Your objective: Among the entries that follow, the required portion opens with the line containing "fits the dish's curve" and closes with the line containing "bpy.data.objects.remove(obj)". Give that portion again exactly, and nothing else.

-------- Data shown

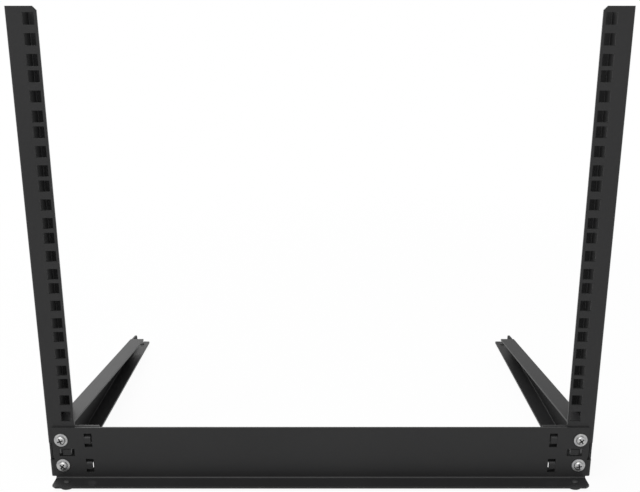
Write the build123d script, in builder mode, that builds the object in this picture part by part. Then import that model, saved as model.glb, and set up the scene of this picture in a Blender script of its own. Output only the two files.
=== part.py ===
from build123d import *
import math
import os

# Two post open frame rack for a desk or floor, in millimetres.
# X runs across the rack, Y from front to back and Z up.
# The origin is the centre of the footprint, on the floor.

# Rack pattern of square holes
rack_units = 8
unit_height = 44.45
column_spacing = 465.1
square_hole = 9.5
holes_in_unit = (6.35, 22.225, 38.1)

# Posts
post_edge = 18.6
post_sheet = 2.0
post_flange = 25.5
post_depth = 60.0
post_lip = 8.5
post_bend = 0.5
post_top_margin = 3.1
post_top_chamfer = 3.2
post_rear_drop = 2.8
post_end_gap = 0.8
lip_clearance = 1.4
window_height = 17.0
window_on_flange = 4.4
window_in_web = 3.0

# Crossbar
bar_sheet = 2.0
bar_end_gap = 5.15
bar_bottom_margin = 15.0
bar_bend = 1.5
bar_toe = 20.2
bar_toe_chamfer = 3.5
first_unit_gap = 4.0

# Feet
foot_sheet = 2.0
foot_reach = 403.8
foot_flange = 18.0
foot_bend = 0.5
foot_top_gap = 0.6
foot_rear_height = 14.5
foot_flange_cutback = 38.8
foot_corner = 5.0
foot_flange_chamfer = 1.2
foot_tail_drop = 3.1
foot_relief = 1.5
ear_margin = 6.1
ear_lip = 4.0
ear_lip_relief = 2.0

# Hooks on the ears and their slots in the crossbar
hook_offset = 18.35
hook_below_screw = 0.5
hook_width = 5.6
hook_bend = 0.8
hook_proud = 0.3
hook_slot_height = 13.6
hook_outer_clearance = 0.2
hook_inner_clearance = 1.3
hook_top_clearance = 2.9
hook_tip_clearance = 3.6
hook_window_drop = 4.6

# Locating studs pressed out of the posts and their slots in the crossbar
stud_offset = 1.45
stud_width = 7.4
stud_height = 5.8
stud_depth = 1.7
stud_pocket = 1.2
stud_side_clearance = 3.35
stud_height_clearance = 0.7

# Assembly screws, washers and nuts
screw_offset = 5.85
screw_drop = 12.1
screw_pitch = 25.4
screw_diameter = 5.0
screw_length = 12.0
screw_head_diameter = 9.5
screw_head_height = 3.5
screw_hole_clearance = 0.5
washer_diameter = 12.5
washer_thickness = 1.2
washer_clearance = 0.3
nut_across_flats = 8.0
nut_height = 4.0
thread_clearance = 0.2

# Rubber pads, each pressed into a hole of a flange
pad_height = 3.3
pad_diameter = 13.0
pad_stem_diameter = 4.2
pad_stem_clearance = 0.2
pad_button_diameter = 5.6
pad_button_height = 1.8
front_pad_inset = 12.0
front_pad_setback = 9.2
rear_pad_inset = 10.4
rear_pad_setback = 12.0

# Places worked out from the sizes above
column_x = column_spacing / 2
half_width = column_x + post_edge
half_bar = half_width - bar_end_gap
screw_x = column_x + screw_offset
stud_x = column_x + stud_offset
hook_x = column_x - hook_offset
bar_height = screw_drop + screw_pitch + bar_bottom_margin
foot_front_height = bar_height - foot_top_gap
face_y = bar_toe - (bar_toe + foot_reach) / 2
rear_y = face_y + foot_reach
base_z = pad_height
bar_top_z = base_z + bar_height
unit_base_z = bar_top_z + first_unit_gap
post_top_z = unit_base_z + rack_units * unit_height + post_top_margin
post_bottom_z = base_z + bar_sheet + post_end_gap
web_inner_x = half_width - post_sheet
post_back_y = face_y + post_sheet
bar_front_y = face_y - bar_sheet
ear_back_y = post_back_y + foot_sheet
foot_start_y = ear_back_y + foot_relief
foot_slope = (foot_front_height - foot_rear_height) / foot_reach
foot_angle = math.degrees(math.atan(foot_slope))
hole_heights = [unit_base_z + unit * unit_height + rise for unit in range(rack_units) for rise in holes_in_unit]
screw_heights = [bar_top_z - screw_drop, bar_top_z - screw_drop - screw_pitch]
hook_heights = [height - hook_below_screw for height in screw_heights]
stud_z = bar_top_z - screw_drop - screw_pitch / 2
hook_slot_width = hook_width + hook_inner_clearance + hook_outer_clearance
hook_slot_x = hook_x + (hook_outer_clearance - hook_inner_clearance) / 2
stud_slot_width = stud_width + 2 * stud_side_clearance
stud_slot_height = stud_height + 2 * stud_height_clearance
screw_hole = screw_diameter + screw_hole_clearance
pad_hole = pad_stem_diameter + pad_stem_clearance
front_pad_x = half_bar - front_pad_inset
rear_pad_x = web_inner_x - rear_pad_inset


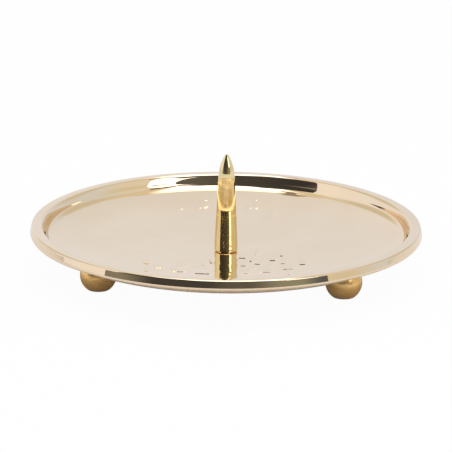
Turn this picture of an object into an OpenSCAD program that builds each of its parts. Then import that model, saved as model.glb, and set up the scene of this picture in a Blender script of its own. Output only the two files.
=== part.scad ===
// Pricket candle plate in polished brass.
// A shallow dish with a solid rim stands on three ball feet, and a spike in its middle holds the candle.
// The origin is on the table under the spike. +Z is up, and the plate's front faces -Y.
// All lengths are in millimetres.

/* [Plate] */
// Overall diameter, over the widest line of the rim
plate_d = 140; // [120:1:180]
// Thickness of the dish's metal
plate_t = 1.3; // [0.8:0.1:2.5]
// Depth of the dish, from the rim's top down to the seat of the spike
dish_depth = 10.2; // [9:0.1:14]
// Radius of curvature of the dish's middle
crown_r = 570; // [450:10:900]
// Radial width of the cove that lifts the dish towards the rim
cove_w = 14; // [10:0.5:22]
// Radius of curvature of the cove
cove_r = 56; // [40:1:140]
// Radius of the fillet between the cove and the inner wall
fillet_r = 3; // [2:0.05:5]

/* [Rim] */
// Radial distance from the rim's widest line to the start of the fillet
rim_w = 7.3; // [7:0.1:12]
// Height of the rim's solid section
rim_h = 3.65; // [3:0.05:5]
// Lean of the inner wall away from upright, in degrees
wall_lean = 20; // [8:1:30]
// Lean of the outer side away from upright, in degrees
side_lean = 14; // [4:1:20]
// Radius of the rounding on the rim's inner top edge
lip_in_r = 1.2; // [0.5:0.1:1.8]
// Radius of the rounding on the rim's outer top edge
lip_out_r = 0.7; // [0.3:0.1:1.2]
// Radius of the rounding under the rim's outer side
rim_under_r = 1; // [0.4:0.1:1.5]

/* [Spike] */
// Diameter of the straight collar at the spike's base
collar_d = 8.34; // [7:0.02:12]
// Height of the collar
collar_h = 4.5; // [2:0.1:8]
// Step in radius from the collar to the tapered part
collar_step = 0.1; // [0:0.05:0.5]
// Chamfer on the collar's bottom edge
collar_chamfer = 0.25; // [0.1:0.05:0.6]
// Height of the spike above the dish
spike_h = 36; // [28:0.5:60]
// Diameter where the tapered part turns into the point
shoulder_d = 5.86; // [4:0.02:6.5]
// Length of the rounded point
point_l = 8.5; // [6:0.1:11]
// Radius of the tip
tip_r = 0.6; // [0.3:0.05:1]

/* [Spike fastener] */
// Nominal diameter of the screw that holds the spike from below
screw_d = 4; // [3:0.5:5]
// Length of screw thread inside the spike
screw_grip = 6; // [4:0.5:10]
// Extra depth of the tapped hole past the screw's end
tap_spare = 2; // [1:0.5:4]
// Diameter of the screw's head
screw_head_d = 7.6; // [6:0.1:9]
// Height of the screw's head
screw_head_h = 2.4; // [1.5:0.1:3]
// Radius of the rounding on the screw's head
screw_head_r = 1; // [0.3:0.1:1.2]
// Width of the screwdriver slot
slot_w = 1.2; // [0.8:0.1:1.6]
// Depth of the screwdriver slot
slot_depth = 1; // [0.5:0.1:1.2]
// Outer diameter of the washer under the head
washer_d = 9; // [8:0.1:12]
// Thickness of the washer
washer_t = 0.8; // [0.5:0.1:1.2]

/* [Feet] */
// Diameter of each ball foot
foot_d = 13; // [11:0.1:16]
// Radial distance from the rim's widest line to the middle of each foot
foot_inset = 20.2; // [18:0.1:30]
// Diameter of the flat on which each ball stands
foot_flat_d = 7.8; // [2:0.1:9]
// Height of the dish's underside above a ball's centre
foot_seat_h = 3.65; // [3:0.01:4.5]
// Direction of the rear foot, in degrees from +X
foot_start = 90; // [0:5:90]

/* [Foot studs] */
// Nominal diameter of the stud that holds each foot
stud_d = 4; // [3:0.5:5]
// Length of stud inside the ball, below the flange
stud_grip = 5; // [3:0.5:6]
// Diameter of the stud's flange
flange_d = 6; // [5:0.1:7]
// Height of the stud's flange at its axis
flange_h = 0.9; // [0.6:0.1:1.5]
// Extra depth of the hole in the ball past the stud's end
stud_spare = 0.8; // [0.5:0.1:1]

/* [Fits] */
// Radial clearance of a thread in its tapped hole
thread_clear = 0.05; // [0.03:0.01:0.1]
// Radial clearance of the screw in the dish and in the washer
hole_clear = 0.25; // [0.1:0.05:0.5]
// Radial margin of the flat lands around the spike and the washer
land_margin = 0.5; // [0.2:0.1:1]
// Clearance around and over the stud's flange
flange_clear = 0.15; // [0.05:0.05:0.4]

/* [Hidden] */
$fn = 96;
brass = [0.86, 0.72, 0.47];
satin_brass = [0.78, 0.61, 0.34];
steel = [0.75, 0.75, 0.77];

// Feet, evenly spaced around the spike
foot_count = 3;

// Overlap by which one cutting shape runs past another
eps = 0.01;
// Segments in each kind of arc
arc_steps = 12;
crown_steps = 14;
// Sides of the round solids that show
plate_fn = 240;
ball_fn = 128;

// Radii of the rim and of the places where the dish changes its curve
rim_r = plate_d / 2;
cove_end = rim_r - rim_w;
cove_start = cove_end - cove_w;

// Flat lands in the middle of the dish, for the spike above and the washer below
top_land = collar_d / 2 + land_margin;
under_land = washer_d / 2 + land_margin;

// Slopes of the dish in degrees, where each curve starts and ends
land_slope = asin(top_land / crown_r);
crown_slope = asin(cove_start / crown_r);
cove_slope = asin(sin(crown_slope) + cove_w / cove_r);
wall_slope = 90 - wall_lean;
under_slope = asin(under_land / (crown_r + plate_t));

// Centres of the dish's curves: [radius, height above the spike's seat]
crown_c = [0, crown_r * cos(land_slope)];
cove_c = crown_c + (crown_r - cove_r) * [sin(crown_slope), -cos(crown_slope)];
fillet_c = cove_c + (cove_r - fillet_r) * [sin(cove_slope), -cos(cove_slope)];

// Height of the underside above the spike's seat, at a radius under the crown or under the cove
function crown_under(r) = crown_c[1] - sqrt(pow(crown_r + plate_t, 2) - r * r);
function cove_under(r) = cove_c[1] - sqrt(pow(cove_r + plate_t, 2) - pow(r - cove_c[0], 2));
cove_under_start = cove_c[0] + (cove_r + plate_t) * sin(crown_slope);
function dish_under(r) = r < cove_under_start ? crown_under(r) : cove_under(r);

// Heights above the table
ball_z = sqrt(pow(foot_d / 2, 2) - pow(foot_flat_d / 2, 2));
foot_ring_r = rim_r - foot_inset;
foot_top = ball_z + foot_seat_h;
floor_z = foot_top - dish_under(foot_ring_r);
washer_seat = floor_z + crown_under(under_land);
rim_top = floor_z + dish_depth;
rim_bottom = rim_top - rim_h;

// Outer side of the rim: the two roundings and the leaning line that touches both
rim_under_c = [rim_r - rim_under_r, rim_bottom + rim_under_r];
lip_out_z = rim_top - lip_out_r;
lip_out_x = rim_under_c[0]
    + (rim_under_r - lip_out_r - (lip_out_z - rim_under_c[1]) * sin(side_lean)) / cos(side_lean);

// Inner side of the rim: where the leaning wall starts and ends
wall_foot = fillet_c + fillet_r * [sin(wall_slope), -cos(wall_slope)];
wall_top_h = dish_depth - lip_in_r * (1 - cos(wall_slope));
wall_top_x = wall_foot[0] + (wall_top_h - wall_foot[1]) / tan(wall_slope);
lip_in_x = wall_top_x + lip_in_r * sin(wall_slope);

// Slope at which the underside's fillet meets the rim's flat bottom
rim_meet = acos(max(0, min(cos(cove_slope), (floor_z + fillet_c[1] - rim_bottom) / (fillet_r + plate_t))));

// Spike: taper from the collar to the shoulder, and the arc that joins the shoulder to the tip
neck_r = collar_d / 2 - collar_step;
shoulder_r = shoulder_d / 2;
shoulder_h = spike_h - point_l;
taper = atan((neck_r - shoulder_r) / (shoulder_h - collar_h));
tip_drop = point_l - tip_r;
point_r = (pow(shoulder_r, 2) + pow(tip_drop, 2) - pow(tip_r, 2))
    / (2 * (shoulder_r * cos(taper) - tip_drop * sin(taper) - tip_r));
point_c = [shoulder_r - point_r * cos(taper), shoulder_h - point_r * sin(taper)];
tip_slope = acos(-point_c[0] / (point_r - tip_r));

// Screw and stud
screw_r = screw_d / 2;
head_top = washer_seat - washer_t;
stud_r = stud_d / 2;
flange_bottom = foot_top - flange_h;

// Points of an arc about c from angle a0 to angle a1, measured from +X
function arc(c, r, a0, a1, n) =
    [for (i = [0 : n]) c + r * [cos(a0 + (a1 - a0) * i / n), sin(a0 + (a1 - a0) * i / n)]];

// Points of a dish curve about c from slope s0 to slope s1, lifted to its height above the table
function dish_arc(c, r, s0, s1, n) = arc([c[0], c[1] + floor_z], r, s0 - 90, s1 - 90, n);

function without_first(points) = [for (i = [1 : len(points) - 1]) points[i]];

// Upper side of the dish from the axis to the foot of the inner wall
function top_line() = concat(
    [[0, floor_z]],
    dish_arc(crown_c, crown_r, land_slope, crown_slope, crown_steps),
    without_first(dish_arc(cove_c, cove_r, crown_slope, cove_slope, arc_steps)),
    without_first(dish_arc(fillet_c, fillet_r, cove_slope, wall_slope, arc_steps)));

// Underside of the dish from the axis to the flat bottom of the rim
function under_line() = concat(
    [[0, washer_seat]],
    dish_arc(crown_c, crown_r + plate_t, under_slope, crown_slope, crown_steps),
    without_first(dish_arc(cove_c, cove_r + plate_t, crown_slope, cove_slope, arc_steps)),
    without_first(dish_arc(fillet_c, fillet_r + plate_t, cove_slope, rim_meet, arc_steps)));

// Lip and outer side of the rim, from the inner wall's top to the rim's flat bottom
function rim_line() = concat(
    arc([lip_in_x, rim_top - lip_in_r], lip_in_r, 90 + wall_slope, 90, arc_steps),
    arc([lip_out_x, lip_out_z], lip_out_r, 90, side_lean, arc_steps),
    arc(rim_under_c, rim_under_r, side_lean, -90, arc_steps));

function reversed(points) = [for (i = [len(points) - 1 : -1 : 0]) points[i]];

// Dish and rim, turned and hammered from one piece
module plate() {
    color(brass)
        difference() {
            rotate_extrude($fn = plate_fn)
                polygon(concat(top_line(), rim_line(), reversed(under_line())));
            translate([0, 0, washer_seat - eps])
                cylinder(h = floor_z - washer_seat + 2 * eps, r = screw_r + hole_clear);
        }
}

// Everything above the underside of the dish, out to the rim: it trims what is fixed under the dish
module above_underside() {
    rotate_extrude($fn = plate_fn)
        polygon(concat(under_line(), [[rim_r, rim_bottom], [rim_r, rim_top], [0, rim_top]]));
}

// Spike with a tapped hole in its base
module spike() {
    collar_r = collar_d / 2;
    color(brass)
        translate([0, 0, floor_z])
            difference() {
                rotate_extrude()
                    polygon(concat(
                        [[0, 0], [collar_r - collar_chamfer, 0], [collar_r, collar_chamfer]],
                        [[collar_r, collar_h], [neck_r, collar_h]],
                        arc(point_c, point_r, taper, tip_slope, arc_steps),
                        without_first(arc([0, spike_h - tip_r], tip_r, tip_slope, 90, arc_steps))));
                translate([0, 0, -eps])
                    cylinder(h = screw_grip + tap_spare + eps, r = screw_r + thread_clear);
            }
}

// Slotted screw from below, through the washer and the dish into the spike
module spike_screw() {
    head_r = screw_head_d / 2;
    color(steel)
        difference() {
            union() {
                translate([0, 0, head_top - eps])
                    cylinder(h = floor_z + screw_grip - head_top + eps, r = screw_r);
                rotate_extrude()
                    polygon(concat(
                        [[0, head_top], [0, head_top - screw_head_h]],
                        arc([head_r - screw_head_r, head_top - screw_head_h + screw_head_r],
                            screw_head_r, -90, 0, arc_steps),
                        [[head_r, head_top]]));
            }
            translate([-screw_head_d, -slot_w / 2, head_top - screw_head_h - eps])
                cube([2 * screw_head_d, slot_w, slot_depth + eps]);
        }
}

// Flat washer between the screw's head and the dish
module spike_washer() {
    color(steel)
        translate([0, 0, washer_seat - washer_t])
            difference() {
                cylinder(h = washer_t, r = washer_d / 2);
                translate([0, 0, -eps])
                    cylinder(h = washer_t + 2 * eps, r = screw_r + hole_clear);
            }
}

// Puts its children under the foot with this number, counted from the rear foot
module at_foot(number) {
    rotate(foot_start + number * 360 / foot_count)
        translate([foot_ring_r, 0, 0])
            children();
}

// Ball foot: flat below, trimmed to the dish above, with a stepped hole for its stud
module foot(number) {
    hole_bottom = flange_bottom - flange_clear - stud_grip - stud_spare;
    color(satin_brass)
        difference() {
            at_foot(number)
                difference() {
                    translate([0, 0, ball_z])
                        sphere(d = foot_d, $fn = ball_fn);
                    translate([-foot_d, -foot_d, -foot_d])
                        cube([2 * foot_d, 2 * foot_d, foot_d]);
                    translate([0, 0, hole_bottom])
                        cylinder(h = foot_d, r = stud_r + thread_clear);
                    translate([0, 0, flange_bottom - flange_clear])
                        cylinder(h = foot_d, r = flange_d / 2 + flange_clear);
                }
            above_underside();
        }
}

// Stud fixed to the underside of the dish, with a flange that fits the dish's curve
module foot_stud(number) {
    color(brass)
        difference() {
            at_foot(number)
                union() {
                    translate([0, 0, flange_bottom - stud_grip])
                        cylinder(h = stud_grip + flange_h, r = stud_r);
                    translate([0, 0, flange_bottom])
                        cylinder(h = foot_d / 2, r = flange_d / 2);
                }
            above_underside();
        }
}

plate();
spike();
spike_screw();
spike_washer();
foot(0);  // foot_back
foot(1);  // foot_left
foot(2);  // foot_right
foot_stud(0);  // foot_back_stud
foot_stud(1);  // foot_left_stud
foot_stud(2);  // foot_right_stud
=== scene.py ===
"""Looks of a candle plate in hammered, polished brass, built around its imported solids.

The frame is in metres, +Z up, with the origin on the table under the spike. The meshes here are
drawn in millimetres and scaled once, in add_mesh.
"""

import math
import random

import bpy
import numpy as np
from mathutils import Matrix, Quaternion, Vector


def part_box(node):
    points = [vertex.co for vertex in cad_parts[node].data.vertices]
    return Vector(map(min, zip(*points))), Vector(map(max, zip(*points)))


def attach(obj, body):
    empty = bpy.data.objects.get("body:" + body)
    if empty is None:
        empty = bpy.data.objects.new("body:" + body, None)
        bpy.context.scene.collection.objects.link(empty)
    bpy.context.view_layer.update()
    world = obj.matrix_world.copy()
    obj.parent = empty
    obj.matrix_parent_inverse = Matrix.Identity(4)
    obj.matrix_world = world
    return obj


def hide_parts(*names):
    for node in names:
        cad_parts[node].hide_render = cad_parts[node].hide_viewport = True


MM = 0.001
FEET = ("back", "left", "right")

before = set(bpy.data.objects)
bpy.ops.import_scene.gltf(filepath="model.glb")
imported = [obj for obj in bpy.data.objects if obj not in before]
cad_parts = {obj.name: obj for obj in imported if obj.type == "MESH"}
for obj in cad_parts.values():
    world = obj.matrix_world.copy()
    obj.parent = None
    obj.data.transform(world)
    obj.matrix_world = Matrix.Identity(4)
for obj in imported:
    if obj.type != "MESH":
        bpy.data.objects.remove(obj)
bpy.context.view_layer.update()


def node_box(name):
    """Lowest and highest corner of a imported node, in millimetres."""
    low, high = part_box(name)
    return low / MM, high / MM


# Sizes and places, in millimetres

plate_low, plate_high = node_box("plate")
spike_low, spike_high = node_box("spike")

RIM_R = plate_high.x
RIM_TOP = plate_high.z
SEAT_Z = spike_low.z
UNDER_Z = plate_low.z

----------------

Final answer:
// Stud fixed to the underside of the dish, with a flange that fits the dish's curve
module foot_stud(number) {
    color(brass)
        difference() {
            at_foot(number)
                union() {
                    translate([0, 0, flange_bottom - stud_grip])
                        cylinder(h = stud_grip + flange_h, r = stud_r);
                    translate([0, 0, flange_bottom])
                        cylinder(h = foot_d / 2, r = flange_d / 2);
                }
            above_underside();
        }
}

plate();
spike();
spike_screw();
spike_washer();
foot(0);  // foot_back
foot(1);  // foot_left
foot(2);  // foot_right
foot_stud(0);  // foot_back_stud
foot_stud(1);  // foot_left_stud
foot_stud(2);  // foot_right_stud
=== scene.py ===
"""Looks of a candle plate in hammered, polished brass, built around its imported solids.

The frame is in metres, +Z up, with the origin on the table under the spike. The meshes here are
drawn in millimetres and scaled once, in add_mesh.
"""

import math
import random

import bpy
import numpy as np
from mathutils import Matrix, Quaternion, Vector


def part_box(node):
    points = [vertex.co for vertex in cad_parts[node].data.vertices]
    return Vector(map(min, zip(*points))), Vector(map(max, zip(*points)))


def attach(obj, body):
    empty = bpy.data.objects.get("body:" + body)
    if empty is None:
        empty = bpy.data.objects.new("body:" + body, None)
        bpy.context.scene.collection.objects.link(empty)
    bpy.context.view_layer.update()
    world = obj.matrix_world.copy()
    obj.parent = empty
    obj.matrix_parent_inverse = Matrix.Identity(4)
    obj.matrix_world = world
    return obj


def hide_parts(*names):
    for node in names:
        cad_parts[node].hide_render = cad_parts[node].hide_viewport = True


MM = 0.001
FEET = ("back", "left", "right")

before = set(bpy.data.objects)
bpy.ops.import_scene.gltf(filepath="model.glb")
imported = [obj for obj in bpy.data.objects if obj not in before]
cad_parts = {obj.name: obj for obj in imported if obj.type == "MESH"}
for obj in cad_parts.values():
    world = obj.matrix_world.copy()
    obj.parent = None
    obj.data.transform(world)
    obj.matrix_world = Matrix.Identity(4)
for obj in imported:
    if obj.type != "MESH":
        bpy.data.objects.remove(obj)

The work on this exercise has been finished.